*DATA SEGMENT*

:::

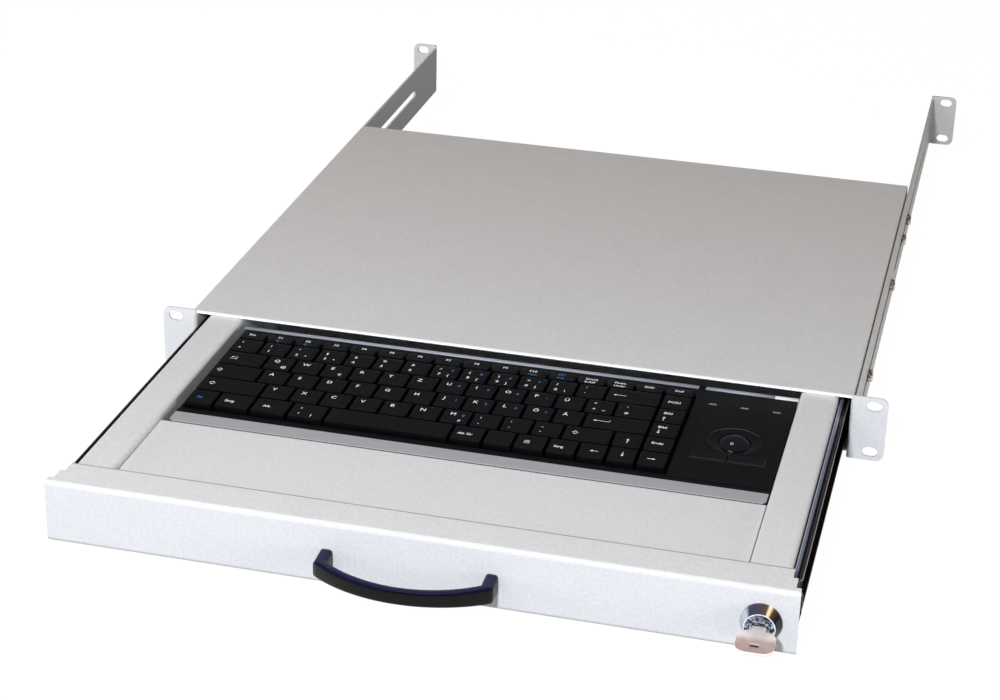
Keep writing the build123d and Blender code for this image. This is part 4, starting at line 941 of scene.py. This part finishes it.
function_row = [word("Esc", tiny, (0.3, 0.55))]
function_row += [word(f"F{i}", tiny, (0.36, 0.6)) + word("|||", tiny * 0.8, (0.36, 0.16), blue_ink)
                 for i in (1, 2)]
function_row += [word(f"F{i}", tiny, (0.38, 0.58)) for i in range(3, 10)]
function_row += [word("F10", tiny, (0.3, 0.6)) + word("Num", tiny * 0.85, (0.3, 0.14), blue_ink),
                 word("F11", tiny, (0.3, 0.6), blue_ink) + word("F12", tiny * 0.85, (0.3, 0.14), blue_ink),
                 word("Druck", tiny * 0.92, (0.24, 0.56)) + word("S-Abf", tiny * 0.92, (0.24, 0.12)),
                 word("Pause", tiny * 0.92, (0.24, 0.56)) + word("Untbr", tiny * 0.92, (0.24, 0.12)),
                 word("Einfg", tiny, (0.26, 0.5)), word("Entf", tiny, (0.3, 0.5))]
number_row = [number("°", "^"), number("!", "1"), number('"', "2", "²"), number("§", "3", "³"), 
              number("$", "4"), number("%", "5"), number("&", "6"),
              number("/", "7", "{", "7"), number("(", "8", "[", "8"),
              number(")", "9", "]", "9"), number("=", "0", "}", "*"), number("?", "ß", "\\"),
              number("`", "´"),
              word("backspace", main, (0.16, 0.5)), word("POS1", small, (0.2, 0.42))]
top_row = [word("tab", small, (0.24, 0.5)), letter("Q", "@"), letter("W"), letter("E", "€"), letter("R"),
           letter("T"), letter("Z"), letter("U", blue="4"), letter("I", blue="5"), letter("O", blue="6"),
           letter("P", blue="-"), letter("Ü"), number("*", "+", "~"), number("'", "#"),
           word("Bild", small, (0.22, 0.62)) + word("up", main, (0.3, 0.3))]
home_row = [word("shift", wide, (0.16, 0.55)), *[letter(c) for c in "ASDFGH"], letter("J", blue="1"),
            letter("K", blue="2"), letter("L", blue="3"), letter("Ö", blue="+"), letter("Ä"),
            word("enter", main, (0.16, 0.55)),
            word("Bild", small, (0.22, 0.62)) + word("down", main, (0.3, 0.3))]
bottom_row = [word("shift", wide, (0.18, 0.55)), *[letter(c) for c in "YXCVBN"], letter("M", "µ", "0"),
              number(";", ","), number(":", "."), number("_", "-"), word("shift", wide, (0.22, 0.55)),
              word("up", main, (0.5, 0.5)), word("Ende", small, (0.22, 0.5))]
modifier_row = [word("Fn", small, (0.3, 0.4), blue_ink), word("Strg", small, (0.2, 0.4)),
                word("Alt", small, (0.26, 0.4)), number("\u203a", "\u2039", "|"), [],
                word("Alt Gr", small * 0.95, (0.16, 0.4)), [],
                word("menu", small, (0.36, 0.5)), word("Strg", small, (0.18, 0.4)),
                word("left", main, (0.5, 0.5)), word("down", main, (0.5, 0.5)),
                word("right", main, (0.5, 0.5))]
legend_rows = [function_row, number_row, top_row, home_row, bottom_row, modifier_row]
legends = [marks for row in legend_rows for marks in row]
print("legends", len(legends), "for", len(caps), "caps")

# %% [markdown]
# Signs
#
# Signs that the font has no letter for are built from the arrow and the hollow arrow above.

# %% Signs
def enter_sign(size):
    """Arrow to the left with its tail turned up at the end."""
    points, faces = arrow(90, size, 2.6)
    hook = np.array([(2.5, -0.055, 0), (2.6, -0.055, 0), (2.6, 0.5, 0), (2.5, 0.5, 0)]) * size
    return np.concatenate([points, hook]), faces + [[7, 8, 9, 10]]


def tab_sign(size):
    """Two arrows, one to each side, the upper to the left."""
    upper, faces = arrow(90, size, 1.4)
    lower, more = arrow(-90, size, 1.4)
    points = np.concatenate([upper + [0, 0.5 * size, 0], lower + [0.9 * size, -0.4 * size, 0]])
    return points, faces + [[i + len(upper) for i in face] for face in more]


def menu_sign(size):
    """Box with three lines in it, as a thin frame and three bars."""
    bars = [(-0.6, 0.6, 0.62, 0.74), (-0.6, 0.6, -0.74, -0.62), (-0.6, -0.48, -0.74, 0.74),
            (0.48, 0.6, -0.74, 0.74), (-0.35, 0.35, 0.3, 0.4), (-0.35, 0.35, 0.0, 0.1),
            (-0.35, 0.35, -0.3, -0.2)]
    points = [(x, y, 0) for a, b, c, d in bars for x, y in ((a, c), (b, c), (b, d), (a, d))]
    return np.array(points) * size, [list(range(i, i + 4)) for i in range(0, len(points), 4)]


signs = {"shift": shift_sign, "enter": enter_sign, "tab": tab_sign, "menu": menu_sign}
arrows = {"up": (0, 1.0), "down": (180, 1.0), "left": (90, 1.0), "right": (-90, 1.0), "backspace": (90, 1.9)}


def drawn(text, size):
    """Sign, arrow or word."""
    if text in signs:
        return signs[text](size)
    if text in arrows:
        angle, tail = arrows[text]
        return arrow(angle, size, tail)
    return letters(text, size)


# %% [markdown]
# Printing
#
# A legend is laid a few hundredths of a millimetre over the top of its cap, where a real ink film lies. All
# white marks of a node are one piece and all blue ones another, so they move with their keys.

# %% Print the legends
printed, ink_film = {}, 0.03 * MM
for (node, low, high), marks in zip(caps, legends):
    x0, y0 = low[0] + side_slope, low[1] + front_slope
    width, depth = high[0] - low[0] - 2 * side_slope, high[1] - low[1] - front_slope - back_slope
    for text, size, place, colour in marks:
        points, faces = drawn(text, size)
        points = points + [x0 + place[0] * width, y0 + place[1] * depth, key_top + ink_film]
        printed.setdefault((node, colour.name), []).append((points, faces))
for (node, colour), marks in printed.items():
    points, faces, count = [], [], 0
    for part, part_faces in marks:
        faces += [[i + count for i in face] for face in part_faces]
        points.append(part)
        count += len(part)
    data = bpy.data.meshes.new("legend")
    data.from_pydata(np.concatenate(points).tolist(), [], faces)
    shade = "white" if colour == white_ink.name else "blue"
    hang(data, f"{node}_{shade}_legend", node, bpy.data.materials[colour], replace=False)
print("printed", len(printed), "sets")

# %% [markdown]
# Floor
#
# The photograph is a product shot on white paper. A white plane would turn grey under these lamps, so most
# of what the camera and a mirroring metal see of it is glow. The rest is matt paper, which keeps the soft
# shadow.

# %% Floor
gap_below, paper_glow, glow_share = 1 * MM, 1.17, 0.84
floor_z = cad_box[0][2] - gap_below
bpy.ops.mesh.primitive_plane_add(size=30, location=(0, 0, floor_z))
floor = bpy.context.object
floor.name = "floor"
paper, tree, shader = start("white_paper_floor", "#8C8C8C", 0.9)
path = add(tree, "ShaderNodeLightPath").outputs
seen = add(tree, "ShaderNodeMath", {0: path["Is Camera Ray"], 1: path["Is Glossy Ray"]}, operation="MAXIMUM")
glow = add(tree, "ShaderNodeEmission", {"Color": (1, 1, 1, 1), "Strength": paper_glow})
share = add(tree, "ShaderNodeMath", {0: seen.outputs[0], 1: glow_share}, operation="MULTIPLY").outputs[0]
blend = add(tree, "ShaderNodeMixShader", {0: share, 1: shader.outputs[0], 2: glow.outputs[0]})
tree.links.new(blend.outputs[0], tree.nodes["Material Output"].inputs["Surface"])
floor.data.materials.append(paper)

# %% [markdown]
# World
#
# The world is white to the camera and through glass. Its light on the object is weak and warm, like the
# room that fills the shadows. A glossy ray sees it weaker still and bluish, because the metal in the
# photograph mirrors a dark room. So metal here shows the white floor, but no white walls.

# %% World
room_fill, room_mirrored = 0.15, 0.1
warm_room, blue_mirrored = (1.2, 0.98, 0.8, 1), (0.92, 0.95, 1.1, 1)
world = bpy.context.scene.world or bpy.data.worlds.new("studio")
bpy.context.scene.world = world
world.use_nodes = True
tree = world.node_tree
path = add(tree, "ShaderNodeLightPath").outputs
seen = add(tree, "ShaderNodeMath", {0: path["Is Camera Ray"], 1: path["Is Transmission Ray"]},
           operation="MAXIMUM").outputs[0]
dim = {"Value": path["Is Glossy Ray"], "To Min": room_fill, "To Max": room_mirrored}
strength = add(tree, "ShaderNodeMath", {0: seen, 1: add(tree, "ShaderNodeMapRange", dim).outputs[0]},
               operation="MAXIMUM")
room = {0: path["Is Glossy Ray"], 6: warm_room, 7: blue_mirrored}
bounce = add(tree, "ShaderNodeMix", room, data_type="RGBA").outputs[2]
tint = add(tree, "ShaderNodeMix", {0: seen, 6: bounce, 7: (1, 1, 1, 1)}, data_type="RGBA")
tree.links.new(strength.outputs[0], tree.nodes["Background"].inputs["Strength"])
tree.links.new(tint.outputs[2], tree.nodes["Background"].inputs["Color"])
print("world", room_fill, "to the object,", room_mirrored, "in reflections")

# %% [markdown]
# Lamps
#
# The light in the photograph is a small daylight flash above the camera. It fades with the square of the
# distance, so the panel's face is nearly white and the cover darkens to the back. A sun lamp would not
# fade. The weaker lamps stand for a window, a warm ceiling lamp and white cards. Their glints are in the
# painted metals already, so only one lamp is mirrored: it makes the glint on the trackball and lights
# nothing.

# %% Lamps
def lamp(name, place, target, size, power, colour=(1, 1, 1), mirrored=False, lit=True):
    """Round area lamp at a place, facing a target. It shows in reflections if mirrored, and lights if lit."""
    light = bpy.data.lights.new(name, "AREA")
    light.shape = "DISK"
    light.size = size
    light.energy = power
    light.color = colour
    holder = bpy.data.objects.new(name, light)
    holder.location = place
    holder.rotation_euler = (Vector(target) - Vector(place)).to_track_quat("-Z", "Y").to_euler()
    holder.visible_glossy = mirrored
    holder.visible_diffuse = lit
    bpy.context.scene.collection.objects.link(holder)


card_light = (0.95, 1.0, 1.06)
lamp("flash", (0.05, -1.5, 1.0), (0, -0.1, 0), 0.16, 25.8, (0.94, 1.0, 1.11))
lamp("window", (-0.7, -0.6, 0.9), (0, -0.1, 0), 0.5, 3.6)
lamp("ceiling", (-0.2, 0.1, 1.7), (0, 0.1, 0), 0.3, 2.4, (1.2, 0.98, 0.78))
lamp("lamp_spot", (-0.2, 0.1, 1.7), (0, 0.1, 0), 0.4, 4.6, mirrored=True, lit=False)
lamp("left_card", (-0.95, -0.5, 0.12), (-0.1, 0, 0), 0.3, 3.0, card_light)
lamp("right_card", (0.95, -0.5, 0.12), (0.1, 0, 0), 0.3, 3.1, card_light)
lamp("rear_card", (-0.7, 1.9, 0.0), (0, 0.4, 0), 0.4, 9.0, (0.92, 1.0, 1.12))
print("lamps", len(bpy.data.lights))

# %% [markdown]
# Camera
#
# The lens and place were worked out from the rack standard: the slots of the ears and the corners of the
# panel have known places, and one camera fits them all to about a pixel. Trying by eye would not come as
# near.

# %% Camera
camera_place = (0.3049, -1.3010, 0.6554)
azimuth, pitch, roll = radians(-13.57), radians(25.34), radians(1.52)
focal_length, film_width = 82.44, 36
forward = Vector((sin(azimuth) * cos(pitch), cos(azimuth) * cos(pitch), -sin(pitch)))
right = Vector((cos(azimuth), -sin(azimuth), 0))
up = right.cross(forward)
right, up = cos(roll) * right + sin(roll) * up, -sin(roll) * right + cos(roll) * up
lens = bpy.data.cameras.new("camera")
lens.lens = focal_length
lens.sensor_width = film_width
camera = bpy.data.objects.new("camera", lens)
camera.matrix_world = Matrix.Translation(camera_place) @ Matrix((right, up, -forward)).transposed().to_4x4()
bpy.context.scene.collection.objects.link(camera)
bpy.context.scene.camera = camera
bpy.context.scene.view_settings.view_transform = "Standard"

:::

*DO THIS*
Your answer should be only the number of lines that hold the word "scene".

*RESPONSE TO THE TASK*
7